**Work to complete**
Quote the listing below in its entirety.

**Data lines**
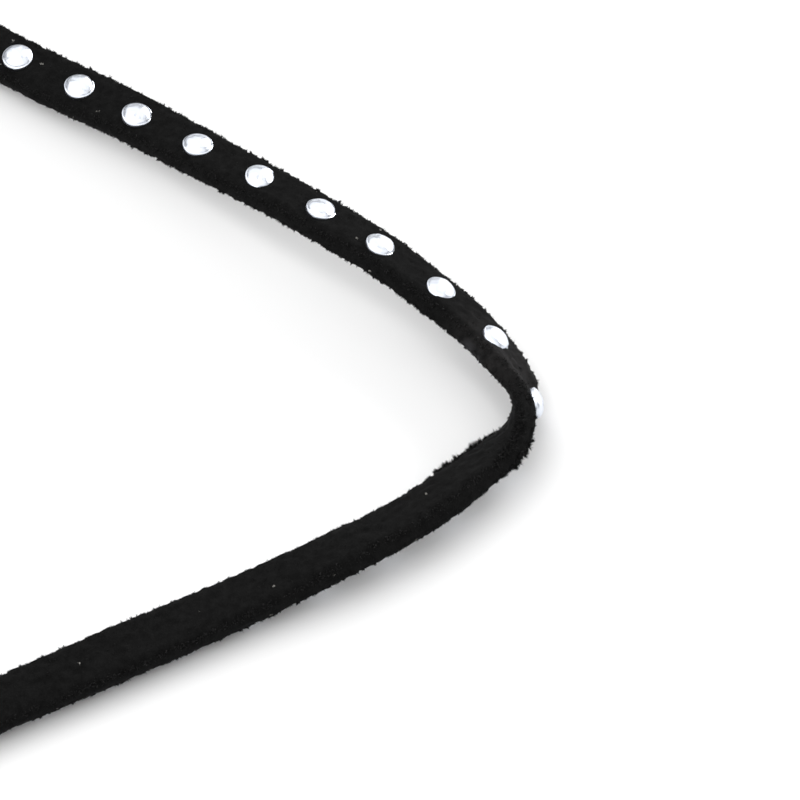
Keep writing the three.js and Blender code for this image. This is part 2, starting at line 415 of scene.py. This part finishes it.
# Studs that are glued on askew: how far off their places in mm, and the direction that they
# lean to. Each turns most of that way from straight out of the strap.
LEANS_BY = 0.85
STUDS_ASKEW = {
    "stud_12": ((-0.09, 0.07, 0.00), (-0.02, -0.07, 1.00)),
    "stud_13": ((-0.03, -0.02, 0.00), (0.08, 0.00, 1.00)),
    "stud_14": ((-0.19, -0.01, 0.00), (0.15, 0.03, 0.99)),
    "stud_15": ((-0.07, 0.00, 0.00), (0.12, 0.10, 0.99)),
    "stud_16": ((0.11, -0.13, 0.00), (0.24, -0.04, 0.97)),
    "stud_17": ((0.12, -0.10, 0.00), (0.28, 0.20, 0.95)),
    "stud_18": ((-0.06, -0.11, 0.00), (0.38, 0.16, 0.92)),
    "stud_19": ((0.02, -0.23, 0.02), (0.43, 0.11, 0.91)),
    "stud_20": ((0.03, -0.36, 0.04), (0.66, 0.11, 0.77)),
    "stud_21": ((0.14, -0.30, -0.08), None),
}

# Polished aluminium, stamped: bright and cool white, with soft smudges of reflection where
# the stamping has left shallow waves.
STAMPED_WAVE = 0.7 * MM
STAMPED_RELIEF = 0.03 * MM
stud_metal, shader = new_material("polished_aluminium")
shader.inputs["Base Color"].default_value = srgb("e4e9f2")
shader.inputs["Metallic"].default_value = 1.0
shader.inputs["Roughness"].default_value = 0.28
place = add_node(stud_metal, "ShaderNodeTexCoord").outputs["Object"]
waves = add_node(stud_metal, "ShaderNodeTexNoise", inputs={
    "Vector": place, "Scale": 1 / STAMPED_WAVE, "Detail": 2.0})
bump = add_node(stud_metal, "ShaderNodeBump", inputs={
    "Height": waves.outputs["Fac"], "Distance": STAMPED_RELIEF, "Strength": 0.2})
stud_metal.node_tree.links.new(bump.outputs["Normal"], shader.inputs["Normal"])

# Half of a stud's section, from the inside of its foot over the rim to the top of its
# dome: how far out as a share of its radius, and how high as a share of its height.
STUD_PROFILE = [
    (0.90, -1.00),
    (1.04, -0.85),
    (1.055, -0.02),
    (1.03, 0.04),
    (0.98, 0.03),
    (0.96, 0.16),
    (0.86, 0.42),
    (0.68, 0.68),
    (0.42, 0.88),
    (0.18, 0.98),
    (0.0, 1.0),
]


def stud_frame(node):
    """A stud's base centre, its axis out of the strap, its radius and its height."""
    points = np.array([v.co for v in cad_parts[node].data.vertices])
    points = np.unique(points.round(SAME_POINT_DIGITS), axis=0)
    middle = points.mean(0)
    axis = np.linalg.svd(points - middle)[2][2]
    heights = (points - middle) @ axis
    if heights.max() < -heights.min():
        axis, heights = -axis, -heights
    radius = np.linalg.norm(points - middle - heights[:, None] * axis, axis=1).max()
    return Vector(middle + heights.min() * axis), Vector(axis), radius, np.ptp(heights)


rng = np.random.default_rng(DENT_SEED)
for node in sorted(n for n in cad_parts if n.startswith("stud_")):
    base, axis, radius, height = stud_frame(node)
    maker = bmesh.new()
    rim = [maker.verts.new((out * radius, 0, up * height)) for out, up in STUD_PROFILE]
    profile = [maker.edges.new(pair) for pair in zip(rim, rim[1:])]
    bmesh.ops.spin(maker, geom=rim + profile, cent=(0, 0, 0), axis=(0, 0, 1), steps=STUD_SIDES,
                   angle=2 * math.pi, use_merge=True)
    bmesh.ops.remove_doubles(maker, verts=maker.verts, dist=MERGE_WITHIN)
    bmesh.ops.holes_fill(maker, edges=[e for e in maker.edges if e.is_boundary])
    bmesh.ops.recalc_face_normals(maker, faces=maker.faces)
    off_place, facing = STUDS_ASKEW.get(node, ((0, 0, 0), None))
    axis = axis.lerp(Vector(facing), LEANS_BY).normalized() if facing else axis
    turn = axis.to_track_quat("Z", "Y").to_matrix().to_4x4()
    dent = rng.uniform(SHALLOWEST_DENT, DEEPEST_DENT) * DENT
    dent_place = Vector(rng.uniform(-FAR_IN_NOISE, FAR_IN_NOISE, 3))

    # The dents are whole halfway out, and they leave the top and the rim even.
    for vert in maker.verts:
        out = math.hypot(vert.co.x, vert.co.y) / radius
        on_dome = max(0, out * (1 - out)) * 4
        vert.co.z += dent * on_dome * noise.noise(vert.co / DENT_SPACING + dent_place)
    spin = Matrix.Rotation(rng.uniform(0, 2 * math.pi), 4, "Z")
    base += Vector(off_place) * MM + STUD_LIFT * axis
    bmesh.ops.transform(maker, matrix=Matrix.Translation(base) @ turn @ spin, verts=maker.verts)
    under_table = min(vert.co.z for vert in maker.verts)
    bmesh.ops.translate(maker, vec=(0, 0, max(0, -under_table)), verts=maker.verts)
    stud = finish_piece(maker, f"polished_{node}", stud_metal)
    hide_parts(node)
    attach(stud, "root")

# Clasp: one plain bar of brushed steel, folded round both ends of the strap. Its edges
# are broken by tumbling, and its grain runs along the bar.
CLASP_EDGE = 0.12 * MM
FLAT_WITHIN_DEG = 2
SHARP_FROM_DEG = 30

# Brushed steel: a soft grey shine that is drawn out along the bar. The real brush lines are
# 0.03 mm apart, and are drawn coarser so that they show.
GRAIN_WIDTH = 0.12 * MM
GRAIN_STRETCH = 0.05
GRAIN_RELIEF = 0.01 * MM
clasp_metal, shader = new_material("brushed_steel")
shader.inputs["Base Color"].default_value = srgb("9a9da2")
shader.inputs["Metallic"].default_value = 1.0
place = add_node(clasp_metal, "ShaderNodeTexCoord").outputs["Object"]
drawn = add_node(clasp_metal, "ShaderNodeVectorMath", {"operation": "MULTIPLY"}, {
    0: place, 1: (1, GRAIN_STRETCH, 1)})
grain = add_node(clasp_metal, "ShaderNodeTexNoise", inputs={
    "Vector": drawn.outputs["Vector"], "Scale": 1 / GRAIN_WIDTH, "Detail": 3.0})
rough = add_node(clasp_metal, "ShaderNodeMapRange", inputs={
    "Value": grain.outputs["Fac"], "To Min": 0.26, "To Max": 0.46})
bump = add_node(clasp_metal, "ShaderNodeBump", inputs={
    "Height": grain.outputs["Fac"], "Distance": GRAIN_RELIEF, "Strength": 0.5})
clasp_metal.node_tree.links.new(rough.outputs["Result"], shader.inputs["Roughness"])
clasp_metal.node_tree.links.new(bump.outputs["Normal"], shader.inputs["Normal"])

maker = bmesh.new()
maker.from_mesh(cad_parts["clasp"].data)
bmesh.ops.remove_doubles(maker, verts=maker.verts, dist=MERGE_WITHIN)
bmesh.ops.dissolve_limit(maker, angle_limit=math.radians(FLAT_WITHIN_DEG), verts=maker.verts,
                         edges=maker.edges)
sharp = [e for e in maker.edges if e.calc_face_angle(0) > math.radians(SHARP_FROM_DEG)]
bmesh.ops.bevel(maker, geom=sharp, offset=CLASP_EDGE, segments=3, affect="EDGES",
                profile=0.5, material=-1)
bmesh.ops.recalc_face_normals(maker, faces=maker.faces)
clasp = finish_piece(maker, "clasp_bar", clasp_metal)
clasp.modifiers.new("flat_sides", "WEIGHTED_NORMAL")
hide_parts("clasp")
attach(clasp, "root")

**Solution**
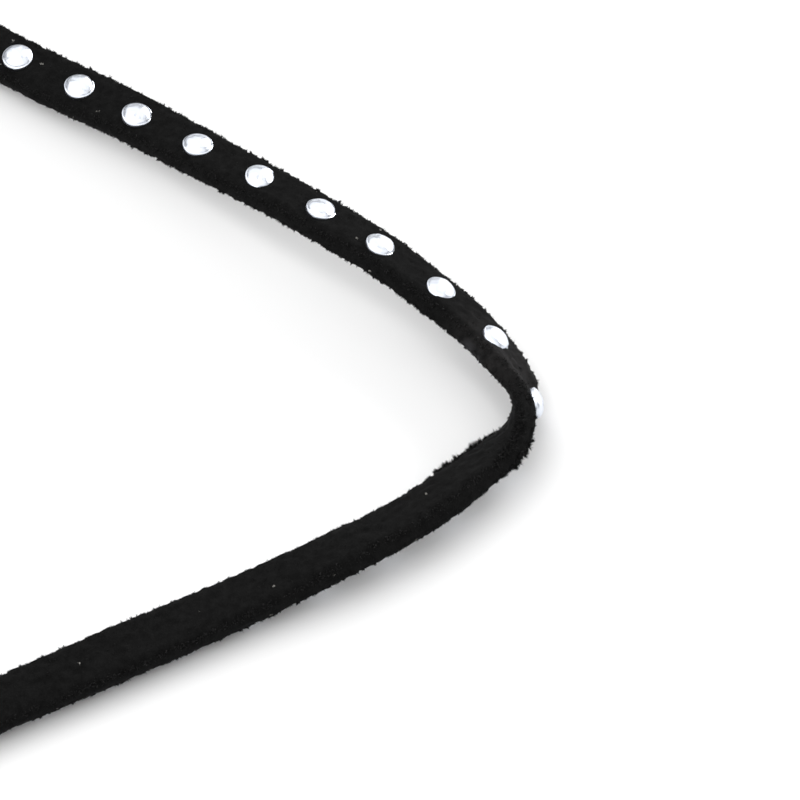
Keep writing the three.js and Blender code for this image. This is part 2, starting at line 415 of scene.py. This part finishes it.
# Studs that are glued on askew: how far off their places in mm, and the direction that they
# lean to. Each turns most of that way from straight out of the strap.
LEANS_BY = 0.85
STUDS_ASKEW = {
    "stud_12": ((-0.09, 0.07, 0.00), (-0.02, -0.07, 1.00)),
    "stud_13": ((-0.03, -0.02, 0.00), (0.08, 0.00, 1.00)),
    "stud_14": ((-0.19, -0.01, 0.00), (0.15, 0.03, 0.99)),
    "stud_15": ((-0.07, 0.00, 0.00), (0.12, 0.10, 0.99)),
    "stud_16": ((0.11, -0.13, 0.00), (0.24, -0.04, 0.97)),
    "stud_17": ((0.12, -0.10, 0.00), (0.28, 0.20, 0.95)),
    "stud_18": ((-0.06, -0.11, 0.00), (0.38, 0.16, 0.92)),
    "stud_19": ((0.02, -0.23, 0.02), (0.43, 0.11, 0.91)),
    "stud_20": ((0.03, -0.36, 0.04), (0.66, 0.11, 0.77)),
    "stud_21": ((0.14, -0.30, -0.08), None),
}

# Polished aluminium, stamped: bright and cool white, with soft smudges of reflection where
# the stamping has left shallow waves.
STAMPED_WAVE = 0.7 * MM
STAMPED_RELIEF = 0.03 * MM
stud_metal, shader = new_material("polished_aluminium")
shader.inputs["Base Color"].default_value = srgb("e4e9f2")
shader.inputs["Metallic"].default_value = 1.0
shader.inputs["Roughness"].default_value = 0.28
place = add_node(stud_metal, "ShaderNodeTexCoord").outputs["Object"]
waves = add_node(stud_metal, "ShaderNodeTexNoise", inputs={
    "Vector": place, "Scale": 1 / STAMPED_WAVE, "Detail": 2.0})
bump = add_node(stud_metal, "ShaderNodeBump", inputs={
    "Height": waves.outputs["Fac"], "Distance": STAMPED_RELIEF, "Strength": 0.2})
stud_metal.node_tree.links.new(bump.outputs["Normal"], shader.inputs["Normal"])

# Half of a stud's section, from the inside of its foot over the rim to the top of its
# dome: how far out as a share of its radius, and how high as a share of its height.
STUD_PROFILE = [
    (0.90, -1.00),
    (1.04, -0.85),
    (1.055, -0.02),
    (1.03, 0.04),
    (0.98, 0.03),
    (0.96, 0.16),
    (0.86, 0.42),
    (0.68, 0.68),
    (0.42, 0.88),
    (0.18, 0.98),
    (0.0, 1.0),
]


def stud_frame(node):
    """A stud's base centre, its axis out of the strap, its radius and its height."""
    points = np.array([v.co for v in cad_parts[node].data.vertices])
    points = np.unique(points.round(SAME_POINT_DIGITS), axis=0)
    middle = points.mean(0)
    axis = np.linalg.svd(points - middle)[2][2]
    heights = (points - middle) @ axis
    if heights.max() < -heights.min():
        axis, heights = -axis, -heights
    radius = np.linalg.norm(points - middle - heights[:, None] * axis, axis=1).max()
    return Vector(middle + heights.min() * axis), Vector(axis), radius, np.ptp(heights)


rng = np.random.default_rng(DENT_SEED)
for node in sorted(n for n in cad_parts if n.startswith("stud_")):
    base, axis, radius, height = stud_frame(node)
    maker = bmesh.new()
    rim = [maker.verts.new((out * radius, 0, up * height)) for out, up in STUD_PROFILE]
    profile = [maker.edges.new(pair) for pair in zip(rim, rim[1:])]
    bmesh.ops.spin(maker, geom=rim + profile, cent=(0, 0, 0), axis=(0, 0, 1), steps=STUD_SIDES,
                   angle=2 * math.pi, use_merge=True)
    bmesh.ops.remove_doubles(maker, verts=maker.verts, dist=MERGE_WITHIN)
    bmesh.ops.holes_fill(maker, edges=[e for e in maker.edges if e.is_boundary])
    bmesh.ops.recalc_face_normals(maker, faces=maker.faces)
    off_place, facing = STUDS_ASKEW.get(node, ((0, 0, 0), None))
    axis = axis.lerp(Vector(facing), LEANS_BY).normalized() if facing else axis
    turn = axis.to_track_quat("Z", "Y").to_matrix().to_4x4()
    dent = rng.uniform(SHALLOWEST_DENT, DEEPEST_DENT) * DENT
    dent_place = Vector(rng.uniform(-FAR_IN_NOISE, FAR_IN_NOISE, 3))

    # The dents are whole halfway out, and they leave the top and the rim even.
    for vert in maker.verts:
        out = math.hypot(vert.co.x, vert.co.y) / radius
        on_dome = max(0, out * (1 - out)) * 4
        vert.co.z += dent * on_dome * noise.noise(vert.co / DENT_SPACING + dent_place)
    spin = Matrix.Rotation(rng.uniform(0, 2 * math.pi), 4, "Z")
    base += Vector(off_place) * MM + STUD_LIFT * axis
    bmesh.ops.transform(maker, matrix=Matrix.Translation(base) @ turn @ spin, verts=maker.verts)
    under_table = min(vert.co.z for vert in maker.verts)
    bmesh.ops.translate(maker, vec=(0, 0, max(0, -under_table)), verts=maker.verts)
    stud = finish_piece(maker, f"polished_{node}", stud_metal)
    hide_parts(node)
    attach(stud, "root")

# Clasp: one plain bar of brushed steel, folded round both ends of the strap. Its edges
# are broken by tumbling, and its grain runs along the bar.
CLASP_EDGE = 0.12 * MM
FLAT_WITHIN_DEG = 2
SHARP_FROM_DEG = 30

# Brushed steel: a soft grey shine that is drawn out along the bar. The real brush lines are
# 0.03 mm apart, and are drawn coarser so that they show.
GRAIN_WIDTH = 0.12 * MM
GRAIN_STRETCH = 0.05
GRAIN_RELIEF = 0.01 * MM
clasp_metal, shader = new_material("brushed_steel")
shader.inputs["Base Color"].default_value = srgb("9a9da2")
shader.inputs["Metallic"].default_value = 1.0
place = add_node(clasp_metal, "ShaderNodeTexCoord").outputs["Object"]
drawn = add_node(clasp_metal, "ShaderNodeVectorMath", {"operation": "MULTIPLY"}, {
    0: place, 1: (1, GRAIN_STRETCH, 1)})
grain = add_node(clasp_metal, "ShaderNodeTexNoise", inputs={
    "Vector": drawn.outputs["Vector"], "Scale": 1 / GRAIN_WIDTH, "Detail": 3.0})
rough = add_node(clasp_metal, "ShaderNodeMapRange", inputs={
    "Value": grain.outputs["Fac"], "To Min": 0.26, "To Max": 0.46})
bump = add_node(clasp_metal, "ShaderNodeBump", inputs={
    "Height": grain.outputs["Fac"], "Distance": GRAIN_RELIEF, "Strength": 0.5})
clasp_metal.node_tree.links.new(rough.outputs["Result"], shader.inputs["Roughness"])
clasp_metal.node_tree.links.new(bump.outputs["Normal"], shader.inputs["Normal"])

maker = bmesh.new()
maker.from_mesh(cad_parts["clasp"].data)
bmesh.ops.remove_doubles(maker, verts=maker.verts, dist=MERGE_WITHIN)
bmesh.ops.dissolve_limit(maker, angle_limit=math.radians(FLAT_WITHIN_DEG), verts=maker.verts,
                         edges=maker.edges)
sharp = [e for e in maker.edges if e.calc_face_angle(0) > math.radians(SHARP_FROM_DEG)]
bmesh.ops.bevel(maker, geom=sharp, offset=CLASP_EDGE, segments=3, affect="EDGES",
                profile=0.5, material=-1)
bmesh.ops.recalc_face_normals(maker, faces=maker.faces)
clasp = finish_piece(maker, "clasp_bar", clasp_metal)
clasp.modifiers.new("flat_sides", "WEIGHTED_NORMAL")
hide_parts("clasp")
attach(clasp, "root")